▶ _SHORT PROBLEM_
Repeat exactly the lines from the start of the material below up to and including the "surface.blots(*DISC_CHIPS) * 0.55)" line.

▶ _DATA SECTION_
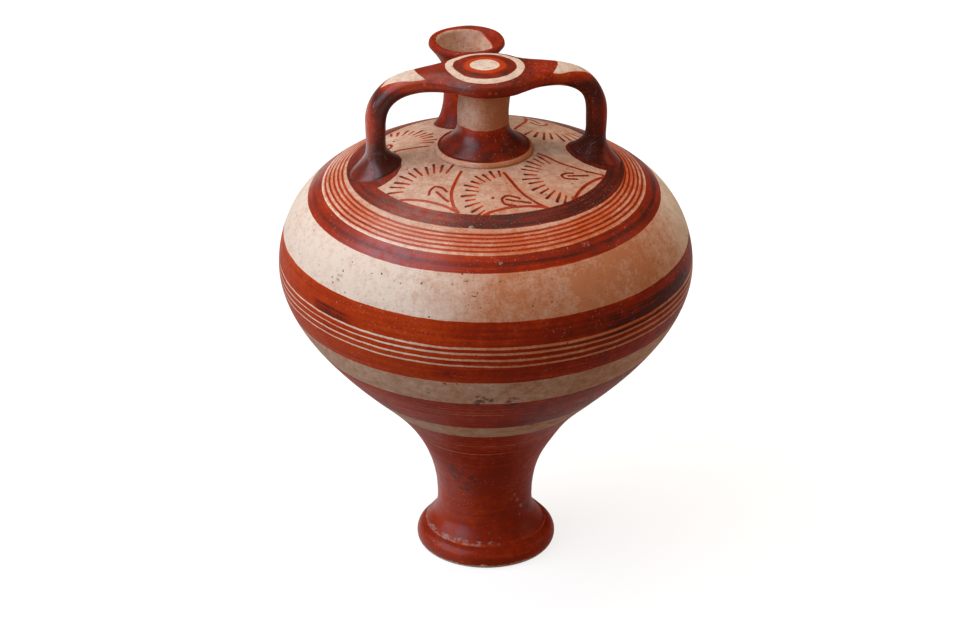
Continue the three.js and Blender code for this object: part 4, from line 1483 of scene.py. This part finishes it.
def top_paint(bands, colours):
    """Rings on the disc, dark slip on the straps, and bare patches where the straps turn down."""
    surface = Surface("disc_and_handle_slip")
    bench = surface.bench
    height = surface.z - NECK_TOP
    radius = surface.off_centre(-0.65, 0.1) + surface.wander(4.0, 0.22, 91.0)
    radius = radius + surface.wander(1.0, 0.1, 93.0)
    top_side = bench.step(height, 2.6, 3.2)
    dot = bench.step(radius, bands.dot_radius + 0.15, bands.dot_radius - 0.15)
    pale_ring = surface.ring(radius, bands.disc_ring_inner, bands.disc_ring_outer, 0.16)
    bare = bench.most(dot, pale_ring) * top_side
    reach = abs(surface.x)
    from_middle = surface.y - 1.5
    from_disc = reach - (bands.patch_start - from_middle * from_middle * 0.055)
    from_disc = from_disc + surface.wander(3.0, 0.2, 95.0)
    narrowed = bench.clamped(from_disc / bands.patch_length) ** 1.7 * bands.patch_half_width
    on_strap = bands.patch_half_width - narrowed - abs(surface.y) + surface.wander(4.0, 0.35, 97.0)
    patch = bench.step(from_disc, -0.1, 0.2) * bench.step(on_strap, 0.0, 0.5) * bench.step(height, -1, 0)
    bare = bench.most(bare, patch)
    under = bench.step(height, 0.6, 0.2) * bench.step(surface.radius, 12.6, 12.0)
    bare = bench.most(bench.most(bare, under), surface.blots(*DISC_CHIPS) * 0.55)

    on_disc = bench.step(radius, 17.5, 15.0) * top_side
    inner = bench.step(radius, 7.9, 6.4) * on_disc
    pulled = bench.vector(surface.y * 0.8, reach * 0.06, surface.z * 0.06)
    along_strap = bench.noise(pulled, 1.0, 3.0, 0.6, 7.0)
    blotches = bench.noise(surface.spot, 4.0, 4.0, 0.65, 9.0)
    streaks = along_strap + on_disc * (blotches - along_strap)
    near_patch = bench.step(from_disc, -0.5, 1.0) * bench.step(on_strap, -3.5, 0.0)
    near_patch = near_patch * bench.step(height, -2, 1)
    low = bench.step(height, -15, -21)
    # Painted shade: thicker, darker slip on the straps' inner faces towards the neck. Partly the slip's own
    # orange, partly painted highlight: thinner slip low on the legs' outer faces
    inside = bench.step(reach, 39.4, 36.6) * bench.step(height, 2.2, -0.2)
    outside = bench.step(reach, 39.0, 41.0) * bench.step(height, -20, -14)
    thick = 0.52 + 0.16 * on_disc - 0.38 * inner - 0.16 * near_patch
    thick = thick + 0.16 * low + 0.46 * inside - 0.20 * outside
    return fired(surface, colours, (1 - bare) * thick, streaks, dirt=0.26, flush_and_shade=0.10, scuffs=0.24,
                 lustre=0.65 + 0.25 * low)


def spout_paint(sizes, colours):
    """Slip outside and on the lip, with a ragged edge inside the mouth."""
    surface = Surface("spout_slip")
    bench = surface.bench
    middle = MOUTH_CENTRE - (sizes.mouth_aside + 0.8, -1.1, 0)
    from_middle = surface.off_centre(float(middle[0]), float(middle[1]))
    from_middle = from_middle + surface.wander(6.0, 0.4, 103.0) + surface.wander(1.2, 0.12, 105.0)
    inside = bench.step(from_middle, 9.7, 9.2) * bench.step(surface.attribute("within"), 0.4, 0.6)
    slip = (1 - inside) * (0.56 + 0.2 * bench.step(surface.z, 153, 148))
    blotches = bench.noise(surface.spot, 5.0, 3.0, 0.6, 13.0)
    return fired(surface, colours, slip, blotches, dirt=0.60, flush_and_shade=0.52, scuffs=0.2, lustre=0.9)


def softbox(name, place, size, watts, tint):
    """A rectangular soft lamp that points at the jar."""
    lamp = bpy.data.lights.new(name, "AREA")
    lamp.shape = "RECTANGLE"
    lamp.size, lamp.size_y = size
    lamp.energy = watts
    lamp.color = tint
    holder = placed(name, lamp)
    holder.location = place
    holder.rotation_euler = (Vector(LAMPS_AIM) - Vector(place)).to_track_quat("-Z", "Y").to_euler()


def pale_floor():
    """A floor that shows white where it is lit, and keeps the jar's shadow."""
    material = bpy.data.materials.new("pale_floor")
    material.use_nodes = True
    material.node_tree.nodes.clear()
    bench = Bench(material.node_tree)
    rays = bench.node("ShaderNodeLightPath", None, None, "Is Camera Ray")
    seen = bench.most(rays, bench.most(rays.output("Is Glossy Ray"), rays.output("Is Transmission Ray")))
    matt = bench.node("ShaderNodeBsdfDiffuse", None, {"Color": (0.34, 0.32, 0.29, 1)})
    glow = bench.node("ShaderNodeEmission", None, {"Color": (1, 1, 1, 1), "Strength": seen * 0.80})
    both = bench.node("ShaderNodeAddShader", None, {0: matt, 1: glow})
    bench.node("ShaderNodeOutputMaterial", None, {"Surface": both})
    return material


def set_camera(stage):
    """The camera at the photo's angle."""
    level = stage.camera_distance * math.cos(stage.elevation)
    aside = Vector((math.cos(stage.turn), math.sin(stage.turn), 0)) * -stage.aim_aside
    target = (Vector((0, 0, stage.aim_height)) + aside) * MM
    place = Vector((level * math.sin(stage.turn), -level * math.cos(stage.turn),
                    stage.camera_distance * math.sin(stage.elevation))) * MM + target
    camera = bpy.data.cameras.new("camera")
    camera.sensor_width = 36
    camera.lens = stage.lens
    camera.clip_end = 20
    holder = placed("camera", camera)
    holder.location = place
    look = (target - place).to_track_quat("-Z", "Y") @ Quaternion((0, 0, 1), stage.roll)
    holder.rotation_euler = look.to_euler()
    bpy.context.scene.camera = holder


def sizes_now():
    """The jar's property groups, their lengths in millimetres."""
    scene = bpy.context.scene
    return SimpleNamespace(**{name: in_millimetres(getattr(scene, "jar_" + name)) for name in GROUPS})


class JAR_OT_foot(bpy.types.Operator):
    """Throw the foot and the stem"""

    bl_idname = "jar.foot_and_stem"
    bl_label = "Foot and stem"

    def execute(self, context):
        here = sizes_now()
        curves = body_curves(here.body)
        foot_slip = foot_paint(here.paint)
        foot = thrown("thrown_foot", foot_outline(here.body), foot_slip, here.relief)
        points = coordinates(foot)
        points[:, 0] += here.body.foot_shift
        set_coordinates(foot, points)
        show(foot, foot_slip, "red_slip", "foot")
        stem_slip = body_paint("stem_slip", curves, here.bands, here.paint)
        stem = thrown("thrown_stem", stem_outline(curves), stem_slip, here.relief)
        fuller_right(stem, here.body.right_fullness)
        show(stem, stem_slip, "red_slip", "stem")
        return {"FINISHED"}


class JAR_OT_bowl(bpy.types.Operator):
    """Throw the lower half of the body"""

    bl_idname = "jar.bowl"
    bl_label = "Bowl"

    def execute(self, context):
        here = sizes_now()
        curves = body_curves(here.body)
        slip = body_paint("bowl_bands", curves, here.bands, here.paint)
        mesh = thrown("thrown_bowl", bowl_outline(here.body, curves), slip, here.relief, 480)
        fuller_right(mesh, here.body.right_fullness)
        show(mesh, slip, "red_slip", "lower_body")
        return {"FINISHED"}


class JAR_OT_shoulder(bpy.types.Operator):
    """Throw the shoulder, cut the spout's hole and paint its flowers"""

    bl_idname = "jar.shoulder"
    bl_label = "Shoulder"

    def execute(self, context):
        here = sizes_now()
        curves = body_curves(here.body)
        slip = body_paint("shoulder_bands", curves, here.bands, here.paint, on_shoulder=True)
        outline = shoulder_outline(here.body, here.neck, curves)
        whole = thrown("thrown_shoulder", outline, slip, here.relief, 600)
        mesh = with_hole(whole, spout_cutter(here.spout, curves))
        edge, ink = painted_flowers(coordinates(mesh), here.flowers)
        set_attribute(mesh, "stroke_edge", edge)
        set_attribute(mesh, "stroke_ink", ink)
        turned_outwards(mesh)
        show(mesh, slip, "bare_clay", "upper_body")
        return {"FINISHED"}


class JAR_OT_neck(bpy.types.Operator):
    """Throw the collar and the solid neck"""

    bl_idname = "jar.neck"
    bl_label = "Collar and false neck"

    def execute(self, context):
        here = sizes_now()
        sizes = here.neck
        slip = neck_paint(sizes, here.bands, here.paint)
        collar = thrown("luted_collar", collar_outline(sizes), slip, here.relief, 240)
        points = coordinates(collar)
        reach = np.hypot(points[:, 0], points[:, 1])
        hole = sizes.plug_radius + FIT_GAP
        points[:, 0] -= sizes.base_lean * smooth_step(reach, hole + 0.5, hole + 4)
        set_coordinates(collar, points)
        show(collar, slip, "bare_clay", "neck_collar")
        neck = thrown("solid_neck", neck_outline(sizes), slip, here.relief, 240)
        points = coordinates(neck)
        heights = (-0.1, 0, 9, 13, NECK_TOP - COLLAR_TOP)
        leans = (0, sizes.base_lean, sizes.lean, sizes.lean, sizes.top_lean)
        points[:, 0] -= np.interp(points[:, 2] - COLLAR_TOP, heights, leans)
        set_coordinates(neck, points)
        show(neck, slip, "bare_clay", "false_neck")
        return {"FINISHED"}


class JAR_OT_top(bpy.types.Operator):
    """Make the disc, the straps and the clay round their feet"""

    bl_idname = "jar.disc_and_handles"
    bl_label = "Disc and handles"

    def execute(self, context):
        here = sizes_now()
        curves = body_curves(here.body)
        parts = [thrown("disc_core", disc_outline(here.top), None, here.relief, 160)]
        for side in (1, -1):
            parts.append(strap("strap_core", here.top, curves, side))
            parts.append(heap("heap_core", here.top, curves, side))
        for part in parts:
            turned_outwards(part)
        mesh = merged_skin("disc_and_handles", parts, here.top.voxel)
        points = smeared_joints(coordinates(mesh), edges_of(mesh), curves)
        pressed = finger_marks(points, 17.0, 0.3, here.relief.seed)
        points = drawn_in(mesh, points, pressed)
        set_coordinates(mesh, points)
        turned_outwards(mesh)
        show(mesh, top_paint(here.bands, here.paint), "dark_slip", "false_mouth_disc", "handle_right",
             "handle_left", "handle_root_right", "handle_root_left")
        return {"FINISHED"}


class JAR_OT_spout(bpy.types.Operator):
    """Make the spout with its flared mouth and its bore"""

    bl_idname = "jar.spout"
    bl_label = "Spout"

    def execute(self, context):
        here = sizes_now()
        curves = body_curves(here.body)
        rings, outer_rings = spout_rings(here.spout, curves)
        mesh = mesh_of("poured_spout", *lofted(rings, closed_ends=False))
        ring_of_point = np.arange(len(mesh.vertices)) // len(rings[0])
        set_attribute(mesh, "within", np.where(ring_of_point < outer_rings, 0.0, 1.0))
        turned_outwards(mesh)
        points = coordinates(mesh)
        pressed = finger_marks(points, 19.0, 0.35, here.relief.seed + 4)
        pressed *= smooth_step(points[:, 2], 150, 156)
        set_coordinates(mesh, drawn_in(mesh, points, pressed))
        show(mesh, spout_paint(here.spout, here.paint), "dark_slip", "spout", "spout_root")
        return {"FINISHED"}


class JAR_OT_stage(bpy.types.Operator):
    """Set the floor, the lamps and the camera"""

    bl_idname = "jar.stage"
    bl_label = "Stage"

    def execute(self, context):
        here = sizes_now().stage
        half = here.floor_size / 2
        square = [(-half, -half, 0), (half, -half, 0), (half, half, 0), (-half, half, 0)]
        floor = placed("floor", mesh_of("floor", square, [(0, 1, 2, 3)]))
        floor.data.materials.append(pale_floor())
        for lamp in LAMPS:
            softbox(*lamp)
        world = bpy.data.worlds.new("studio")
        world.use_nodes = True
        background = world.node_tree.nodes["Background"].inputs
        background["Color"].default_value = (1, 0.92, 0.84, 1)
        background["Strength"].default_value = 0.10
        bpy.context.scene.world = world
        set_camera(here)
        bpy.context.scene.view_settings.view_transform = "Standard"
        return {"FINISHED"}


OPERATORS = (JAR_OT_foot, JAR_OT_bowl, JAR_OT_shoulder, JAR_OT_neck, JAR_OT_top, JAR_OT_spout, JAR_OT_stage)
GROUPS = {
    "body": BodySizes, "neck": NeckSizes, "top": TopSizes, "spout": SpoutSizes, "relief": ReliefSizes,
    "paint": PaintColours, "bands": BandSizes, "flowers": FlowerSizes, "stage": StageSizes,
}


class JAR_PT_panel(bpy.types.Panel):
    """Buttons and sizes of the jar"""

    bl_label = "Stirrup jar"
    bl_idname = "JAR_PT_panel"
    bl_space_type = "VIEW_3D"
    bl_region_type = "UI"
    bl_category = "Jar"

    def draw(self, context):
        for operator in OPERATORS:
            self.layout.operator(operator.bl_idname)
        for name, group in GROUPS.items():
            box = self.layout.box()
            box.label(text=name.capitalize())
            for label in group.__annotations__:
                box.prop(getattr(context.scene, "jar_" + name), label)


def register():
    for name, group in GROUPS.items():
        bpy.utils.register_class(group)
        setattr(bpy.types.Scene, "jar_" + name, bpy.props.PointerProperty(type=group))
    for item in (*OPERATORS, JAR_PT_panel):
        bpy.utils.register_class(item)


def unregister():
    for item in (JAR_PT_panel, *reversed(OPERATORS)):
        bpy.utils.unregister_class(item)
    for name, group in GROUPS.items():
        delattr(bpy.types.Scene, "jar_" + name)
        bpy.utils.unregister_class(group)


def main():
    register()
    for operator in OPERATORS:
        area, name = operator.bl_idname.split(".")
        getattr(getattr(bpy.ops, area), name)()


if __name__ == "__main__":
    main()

▶ _TASK OUTPUT_
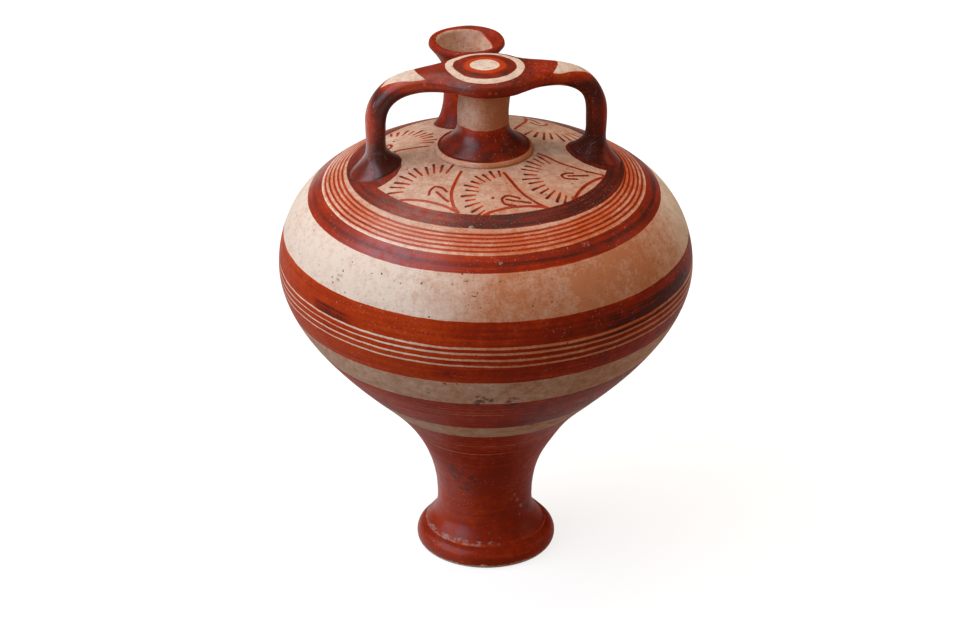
Continue the three.js and Blender code for this object: part 4, from line 1483 of scene.py. This part finishes it.
def top_paint(bands, colours):
    """Rings on the disc, dark slip on the straps, and bare patches where the straps turn down."""
    surface = Surface("disc_and_handle_slip")
    bench = surface.bench
    height = surface.z - NECK_TOP
    radius = surface.off_centre(-0.65, 0.1) + surface.wander(4.0, 0.22, 91.0)
    radius = radius + surface.wander(1.0, 0.1, 93.0)
    top_side = bench.step(height, 2.6, 3.2)
    dot = bench.step(radius, bands.dot_radius + 0.15, bands.dot_radius - 0.15)
    pale_ring = surface.ring(radius, bands.disc_ring_inner, bands.disc_ring_outer, 0.16)
    bare = bench.most(dot, pale_ring) * top_side
    reach = abs(surface.x)
    from_middle = surface.y - 1.5
    from_disc = reach - (bands.patch_start - from_middle * from_middle * 0.055)
    from_disc = from_disc + surface.wander(3.0, 0.2, 95.0)
    narrowed = bench.clamped(from_disc / bands.patch_length) ** 1.7 * bands.patch_half_width
    on_strap = bands.patch_half_width - narrowed - abs(surface.y) + surface.wander(4.0, 0.35, 97.0)
    patch = bench.step(from_disc, -0.1, 0.2) * bench.step(on_strap, 0.0, 0.5) * bench.step(height, -1, 0)
    bare = bench.most(bare, patch)
    under = bench.step(height, 0.6, 0.2) * bench.step(surface.radius, 12.6, 12.0)
    bare = bench.most(bench.most(bare, under), surface.blots(*DISC_CHIPS) * 0.55)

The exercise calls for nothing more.